SEISMICITY OF THE GALAPAGOS 95.5°W PROPAGATING RIFT

Abstract

An array of ocean bottom seismometers was deployed for 21 days about the 95.5°W Galapagos propagating rift tip to obtain seismic evidence for the propagating rift hypothesis and to investigate the dynamic effects of rift propagation. Seismicity was fairly constant (10–17 events per day) with no indication of swarm activity. Hypocenters were determined for 304 earthquakes, the largest of which is estimated to be m_b = 2.3, with a seismic moment of 2.9 × 10²⁰ dyn cm. The cumulative seismic moment released by all local earthquakes is estimated to be 6.6 × 10²⁰ dyn cm. A b value of 0.77 ± 0.08 was estimated for the region, implying a stress regime dominated by a broad tectonic stress field. The distribution of earthquakes is consistent with the propagating rift hypothesis. Most earthquakes occurred south of the propagating rift within the De Steiguer Deep. Seismicity within the transform zone is clustered in such a way as to suggest that two or three discrete fault segments may be active at the same time. The seismicity observed along the propagating rift is diffuse.

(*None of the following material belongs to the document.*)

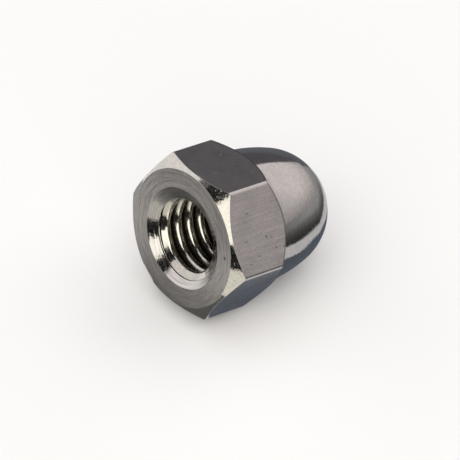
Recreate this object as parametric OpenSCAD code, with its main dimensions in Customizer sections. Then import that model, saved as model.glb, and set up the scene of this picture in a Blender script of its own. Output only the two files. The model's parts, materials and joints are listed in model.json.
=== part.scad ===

Earthquakes were observed at the propagating rift tip, but not in front of it. Almost all earthquakes occur south of the northern pseudofault and its extension west of the rift tip; that is, earthquakes occur almost exclusively in lithosphere that has been or is being overtaken by the propagating rift. Six composite focal mechanisms are consistent with the propagating rift hypothesis. First motions from earthquakes located on the propagating rift indicate extension, whereas motions associated with the failing rift area indicate compression. A compressional regime is also indicated west of the transform zone. Twelve earthquakes from the transform zone produce a poorly constrained focal mechanism consistent with right‐lateral strike‐slip motion along a fault plane that is roughly parallel to the isochrons of the transferred lithosphere.